Quando Cervantes publica a primeira parte do Quixote, em 1605, esta tendência já começava a entrar em desuso, no entanto, a obra cervantina e sobretudo o Quixote seguem de perto essa orientação. Nesse sentido, a familiaridade experimentada pelo leitor da obra é também resultado de uma opção poética do autor. Creio que para o espaço dessa entrevista, talvez esse seja o traço da escrita de Cervantes que mais se destaca. 

Maria Augusta da Costa Vieira é Professora Titular da Literatura Espanhola junto ao Departamento de Letras Modernas, da FFLCH e pesquisadora do CNPq. Seu campo de pesquisa concentra-se nos séculos 16 e 17 da literatura espanhola e, em particular, na obra de Miguel de Cervantes. Coordena o grupo de pesquisa “Cervantes: poética, retórica e formas discursivas na Espanha dos séculos XVI e XVII (CNPq)”.

Tem artigos publicados em periódicos especializados, anais de eventos e diversos capítulos de livros publicados no Brasil e no exterior. Publicou, em 1998, O dito pelo não dito: paradoxos de dom Quixote (Edusp/Fapesp).

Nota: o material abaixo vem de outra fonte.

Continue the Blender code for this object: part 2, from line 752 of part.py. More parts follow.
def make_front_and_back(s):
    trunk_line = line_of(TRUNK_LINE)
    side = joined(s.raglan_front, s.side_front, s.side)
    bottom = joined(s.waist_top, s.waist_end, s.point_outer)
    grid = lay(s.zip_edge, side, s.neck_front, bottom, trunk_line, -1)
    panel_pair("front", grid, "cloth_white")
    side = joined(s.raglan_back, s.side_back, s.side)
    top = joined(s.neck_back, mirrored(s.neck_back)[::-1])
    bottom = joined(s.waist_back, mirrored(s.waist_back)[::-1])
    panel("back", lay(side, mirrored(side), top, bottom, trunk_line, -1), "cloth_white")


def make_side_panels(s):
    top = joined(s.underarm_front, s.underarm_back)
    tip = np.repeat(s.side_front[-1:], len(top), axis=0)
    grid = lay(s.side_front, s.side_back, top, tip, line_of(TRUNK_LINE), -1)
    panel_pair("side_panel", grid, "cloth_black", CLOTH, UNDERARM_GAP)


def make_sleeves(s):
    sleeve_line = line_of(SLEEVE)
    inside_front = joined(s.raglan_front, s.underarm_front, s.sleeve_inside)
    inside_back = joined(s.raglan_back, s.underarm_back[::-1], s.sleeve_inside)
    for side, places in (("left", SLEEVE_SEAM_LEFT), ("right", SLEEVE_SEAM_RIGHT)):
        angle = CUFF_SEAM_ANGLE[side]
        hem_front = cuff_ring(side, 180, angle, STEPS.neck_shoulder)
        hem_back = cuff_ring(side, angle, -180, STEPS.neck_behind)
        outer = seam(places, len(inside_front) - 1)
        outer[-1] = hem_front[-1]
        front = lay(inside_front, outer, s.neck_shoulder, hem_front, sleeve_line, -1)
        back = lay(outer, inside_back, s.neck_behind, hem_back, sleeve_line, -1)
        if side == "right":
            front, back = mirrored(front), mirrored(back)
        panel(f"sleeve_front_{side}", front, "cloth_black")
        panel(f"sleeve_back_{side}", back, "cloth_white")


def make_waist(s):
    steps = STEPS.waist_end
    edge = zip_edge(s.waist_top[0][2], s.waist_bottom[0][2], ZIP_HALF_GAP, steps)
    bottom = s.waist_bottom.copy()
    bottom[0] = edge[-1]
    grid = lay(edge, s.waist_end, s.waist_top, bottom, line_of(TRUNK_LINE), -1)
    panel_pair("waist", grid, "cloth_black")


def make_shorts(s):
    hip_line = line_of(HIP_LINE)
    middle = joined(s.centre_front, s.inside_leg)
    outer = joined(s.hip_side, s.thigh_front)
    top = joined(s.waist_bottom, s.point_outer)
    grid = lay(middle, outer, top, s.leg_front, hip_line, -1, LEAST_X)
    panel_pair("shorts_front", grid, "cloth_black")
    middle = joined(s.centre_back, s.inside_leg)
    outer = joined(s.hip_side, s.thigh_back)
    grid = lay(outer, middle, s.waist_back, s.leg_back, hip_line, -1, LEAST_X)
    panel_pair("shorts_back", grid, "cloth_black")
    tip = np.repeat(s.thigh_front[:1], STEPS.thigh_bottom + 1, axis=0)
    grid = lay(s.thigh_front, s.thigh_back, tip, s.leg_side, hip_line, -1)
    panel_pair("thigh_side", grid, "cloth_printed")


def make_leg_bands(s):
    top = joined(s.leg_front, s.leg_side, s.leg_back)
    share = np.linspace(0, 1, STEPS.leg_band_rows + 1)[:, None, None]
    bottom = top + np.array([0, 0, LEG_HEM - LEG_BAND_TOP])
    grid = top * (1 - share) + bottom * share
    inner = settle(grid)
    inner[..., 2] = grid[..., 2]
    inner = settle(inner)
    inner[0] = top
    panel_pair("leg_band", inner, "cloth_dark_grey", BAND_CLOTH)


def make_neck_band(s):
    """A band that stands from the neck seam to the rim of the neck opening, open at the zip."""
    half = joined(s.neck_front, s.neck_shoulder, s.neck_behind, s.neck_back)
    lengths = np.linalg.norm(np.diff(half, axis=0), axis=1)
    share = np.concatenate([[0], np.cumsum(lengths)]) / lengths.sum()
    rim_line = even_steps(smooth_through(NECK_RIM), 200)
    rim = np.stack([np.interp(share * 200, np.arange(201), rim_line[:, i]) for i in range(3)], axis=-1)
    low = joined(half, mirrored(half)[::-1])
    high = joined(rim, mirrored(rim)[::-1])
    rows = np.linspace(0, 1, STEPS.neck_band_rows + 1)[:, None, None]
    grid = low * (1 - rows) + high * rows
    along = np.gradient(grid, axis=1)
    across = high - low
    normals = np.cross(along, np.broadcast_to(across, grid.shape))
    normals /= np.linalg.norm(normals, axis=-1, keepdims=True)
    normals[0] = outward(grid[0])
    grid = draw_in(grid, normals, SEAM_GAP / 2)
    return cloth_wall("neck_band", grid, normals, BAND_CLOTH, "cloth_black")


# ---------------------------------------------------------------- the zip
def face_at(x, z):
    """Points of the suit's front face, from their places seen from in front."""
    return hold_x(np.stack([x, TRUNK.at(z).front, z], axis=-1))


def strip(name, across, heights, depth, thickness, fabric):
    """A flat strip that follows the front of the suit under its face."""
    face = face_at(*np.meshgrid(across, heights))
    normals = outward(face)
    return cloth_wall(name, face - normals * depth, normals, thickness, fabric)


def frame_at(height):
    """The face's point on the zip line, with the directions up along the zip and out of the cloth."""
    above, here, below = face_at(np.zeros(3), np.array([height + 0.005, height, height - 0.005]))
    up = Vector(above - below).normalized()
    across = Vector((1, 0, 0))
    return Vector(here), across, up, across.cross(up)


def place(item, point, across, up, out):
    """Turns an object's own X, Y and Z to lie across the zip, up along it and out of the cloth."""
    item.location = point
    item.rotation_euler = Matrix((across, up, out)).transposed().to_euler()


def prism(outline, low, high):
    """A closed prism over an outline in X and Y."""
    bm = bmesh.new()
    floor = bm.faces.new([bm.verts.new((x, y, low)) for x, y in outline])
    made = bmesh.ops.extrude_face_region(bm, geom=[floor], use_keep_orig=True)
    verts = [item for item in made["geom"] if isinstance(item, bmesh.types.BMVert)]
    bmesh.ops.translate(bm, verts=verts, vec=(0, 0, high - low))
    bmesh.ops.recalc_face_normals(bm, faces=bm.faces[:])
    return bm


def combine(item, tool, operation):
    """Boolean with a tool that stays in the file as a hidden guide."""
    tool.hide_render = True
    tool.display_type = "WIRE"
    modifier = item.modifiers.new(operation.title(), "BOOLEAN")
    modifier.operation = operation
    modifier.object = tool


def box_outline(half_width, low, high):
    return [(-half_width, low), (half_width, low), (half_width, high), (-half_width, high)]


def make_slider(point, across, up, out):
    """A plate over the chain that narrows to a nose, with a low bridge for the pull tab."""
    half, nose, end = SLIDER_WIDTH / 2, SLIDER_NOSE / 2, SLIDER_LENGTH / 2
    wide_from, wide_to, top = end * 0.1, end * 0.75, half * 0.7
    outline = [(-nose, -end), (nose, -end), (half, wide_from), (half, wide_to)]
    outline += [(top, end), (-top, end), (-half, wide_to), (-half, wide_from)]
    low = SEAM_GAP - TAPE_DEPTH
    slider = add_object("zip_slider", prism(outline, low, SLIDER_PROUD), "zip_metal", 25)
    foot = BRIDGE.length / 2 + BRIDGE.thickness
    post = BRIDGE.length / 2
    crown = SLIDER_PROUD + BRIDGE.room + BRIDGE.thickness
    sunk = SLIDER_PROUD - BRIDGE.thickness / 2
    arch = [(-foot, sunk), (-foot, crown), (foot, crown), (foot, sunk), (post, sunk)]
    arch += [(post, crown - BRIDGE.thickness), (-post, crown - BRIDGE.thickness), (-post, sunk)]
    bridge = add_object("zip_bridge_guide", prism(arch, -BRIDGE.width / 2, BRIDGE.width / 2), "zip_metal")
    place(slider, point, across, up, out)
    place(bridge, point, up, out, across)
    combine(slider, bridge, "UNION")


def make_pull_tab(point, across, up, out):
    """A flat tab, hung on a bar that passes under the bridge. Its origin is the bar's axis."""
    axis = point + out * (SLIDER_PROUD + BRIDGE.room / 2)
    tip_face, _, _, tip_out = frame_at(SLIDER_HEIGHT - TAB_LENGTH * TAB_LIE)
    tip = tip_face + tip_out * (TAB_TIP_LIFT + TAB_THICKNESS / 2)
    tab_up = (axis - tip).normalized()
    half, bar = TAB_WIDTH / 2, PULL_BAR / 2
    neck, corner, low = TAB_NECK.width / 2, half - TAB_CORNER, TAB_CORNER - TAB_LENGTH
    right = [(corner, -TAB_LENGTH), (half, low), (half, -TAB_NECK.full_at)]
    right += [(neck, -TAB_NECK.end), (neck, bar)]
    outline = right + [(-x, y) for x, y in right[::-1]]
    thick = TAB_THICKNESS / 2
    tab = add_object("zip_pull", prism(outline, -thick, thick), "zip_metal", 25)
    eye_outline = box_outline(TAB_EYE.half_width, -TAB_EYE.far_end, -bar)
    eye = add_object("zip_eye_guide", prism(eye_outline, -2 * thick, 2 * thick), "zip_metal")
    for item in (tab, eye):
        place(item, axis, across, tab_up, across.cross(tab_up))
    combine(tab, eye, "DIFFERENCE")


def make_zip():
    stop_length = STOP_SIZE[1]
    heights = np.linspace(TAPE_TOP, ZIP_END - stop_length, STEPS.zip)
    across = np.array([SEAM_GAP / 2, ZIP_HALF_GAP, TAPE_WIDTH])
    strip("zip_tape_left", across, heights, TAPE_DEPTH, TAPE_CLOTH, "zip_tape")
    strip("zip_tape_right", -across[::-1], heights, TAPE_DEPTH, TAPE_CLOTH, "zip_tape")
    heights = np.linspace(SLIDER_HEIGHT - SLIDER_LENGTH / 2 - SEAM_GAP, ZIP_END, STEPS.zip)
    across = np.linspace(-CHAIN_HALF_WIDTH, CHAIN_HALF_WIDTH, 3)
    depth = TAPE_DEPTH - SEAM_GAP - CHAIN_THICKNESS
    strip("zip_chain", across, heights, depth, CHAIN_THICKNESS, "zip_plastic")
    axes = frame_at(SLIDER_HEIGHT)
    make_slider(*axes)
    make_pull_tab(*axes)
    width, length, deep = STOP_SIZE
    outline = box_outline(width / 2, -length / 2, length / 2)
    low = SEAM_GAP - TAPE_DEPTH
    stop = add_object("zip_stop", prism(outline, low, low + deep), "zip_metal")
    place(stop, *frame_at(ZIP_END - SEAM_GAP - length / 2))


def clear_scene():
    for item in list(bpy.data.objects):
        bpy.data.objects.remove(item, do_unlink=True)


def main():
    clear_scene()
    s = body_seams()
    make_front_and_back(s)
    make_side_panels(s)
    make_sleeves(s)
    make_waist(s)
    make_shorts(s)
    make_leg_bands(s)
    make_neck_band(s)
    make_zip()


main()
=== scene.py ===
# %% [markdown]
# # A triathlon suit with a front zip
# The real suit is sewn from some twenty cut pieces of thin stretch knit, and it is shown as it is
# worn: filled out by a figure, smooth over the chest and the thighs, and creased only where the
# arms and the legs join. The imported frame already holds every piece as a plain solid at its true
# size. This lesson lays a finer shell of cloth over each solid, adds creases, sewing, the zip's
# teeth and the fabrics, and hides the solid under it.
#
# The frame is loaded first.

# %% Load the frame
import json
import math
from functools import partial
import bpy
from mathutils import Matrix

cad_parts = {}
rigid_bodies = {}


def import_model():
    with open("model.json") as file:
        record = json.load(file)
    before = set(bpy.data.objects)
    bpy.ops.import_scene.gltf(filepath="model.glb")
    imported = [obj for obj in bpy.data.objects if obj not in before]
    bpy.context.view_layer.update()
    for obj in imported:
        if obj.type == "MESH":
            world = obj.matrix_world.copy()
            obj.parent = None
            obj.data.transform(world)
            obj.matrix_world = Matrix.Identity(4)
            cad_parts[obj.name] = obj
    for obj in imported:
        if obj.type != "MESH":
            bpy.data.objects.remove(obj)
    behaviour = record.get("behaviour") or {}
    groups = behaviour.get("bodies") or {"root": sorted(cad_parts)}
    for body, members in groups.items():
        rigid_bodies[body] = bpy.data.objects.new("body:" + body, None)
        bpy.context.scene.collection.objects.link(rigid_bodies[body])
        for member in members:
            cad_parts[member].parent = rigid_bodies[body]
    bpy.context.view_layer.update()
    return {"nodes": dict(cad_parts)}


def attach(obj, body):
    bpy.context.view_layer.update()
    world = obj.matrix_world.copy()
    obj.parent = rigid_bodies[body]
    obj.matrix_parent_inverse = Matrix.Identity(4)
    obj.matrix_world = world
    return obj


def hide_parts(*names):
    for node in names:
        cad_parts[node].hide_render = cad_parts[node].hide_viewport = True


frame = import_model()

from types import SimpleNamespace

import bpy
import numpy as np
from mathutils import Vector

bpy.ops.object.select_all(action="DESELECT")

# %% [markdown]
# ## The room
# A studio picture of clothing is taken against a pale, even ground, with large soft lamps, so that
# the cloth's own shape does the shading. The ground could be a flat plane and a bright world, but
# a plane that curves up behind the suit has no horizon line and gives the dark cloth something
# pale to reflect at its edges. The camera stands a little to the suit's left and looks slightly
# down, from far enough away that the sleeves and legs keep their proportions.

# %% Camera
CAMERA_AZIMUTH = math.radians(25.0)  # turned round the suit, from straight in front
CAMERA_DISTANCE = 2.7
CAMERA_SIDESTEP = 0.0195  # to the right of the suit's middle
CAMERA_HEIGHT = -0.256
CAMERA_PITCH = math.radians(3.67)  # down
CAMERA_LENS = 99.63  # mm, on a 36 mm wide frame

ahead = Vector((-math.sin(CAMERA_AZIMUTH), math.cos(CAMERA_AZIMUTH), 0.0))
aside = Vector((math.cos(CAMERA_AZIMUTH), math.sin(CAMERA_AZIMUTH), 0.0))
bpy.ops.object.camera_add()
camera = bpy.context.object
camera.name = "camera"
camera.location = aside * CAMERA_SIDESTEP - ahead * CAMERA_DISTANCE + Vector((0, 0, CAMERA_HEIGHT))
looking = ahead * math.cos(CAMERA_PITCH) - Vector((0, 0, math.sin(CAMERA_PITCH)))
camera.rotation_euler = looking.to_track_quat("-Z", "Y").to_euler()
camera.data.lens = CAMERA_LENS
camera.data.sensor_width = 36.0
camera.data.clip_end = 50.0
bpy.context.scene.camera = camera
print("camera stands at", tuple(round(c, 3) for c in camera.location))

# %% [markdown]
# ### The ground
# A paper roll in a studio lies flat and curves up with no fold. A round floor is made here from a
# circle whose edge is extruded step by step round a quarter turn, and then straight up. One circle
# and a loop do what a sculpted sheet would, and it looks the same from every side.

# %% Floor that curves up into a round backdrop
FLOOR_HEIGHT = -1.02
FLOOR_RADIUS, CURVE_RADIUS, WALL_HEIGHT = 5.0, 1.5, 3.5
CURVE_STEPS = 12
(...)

Por ocasião das comemorações dos 400 anos da publicação da primeira parte do Dom Quixote organizou um livro que reúne estudos críticos de autores de diversos países intitulado Dom Quixote: a letra e os caminhos (2006, finalista do Prêmio Jabuti) e, paralelamente, organizou um Simpósio Internacional sobre a obra de Cervantes (setembro de 2005). Em 2012 publicou A narrativa engenhosa de Miguel de Cervantes: estudos cervantinos e recepção do Quixote no Brasil (Edusp/Fapesp, Prêmio Jabuti 2013, categoria Teoria e Crítica Literária).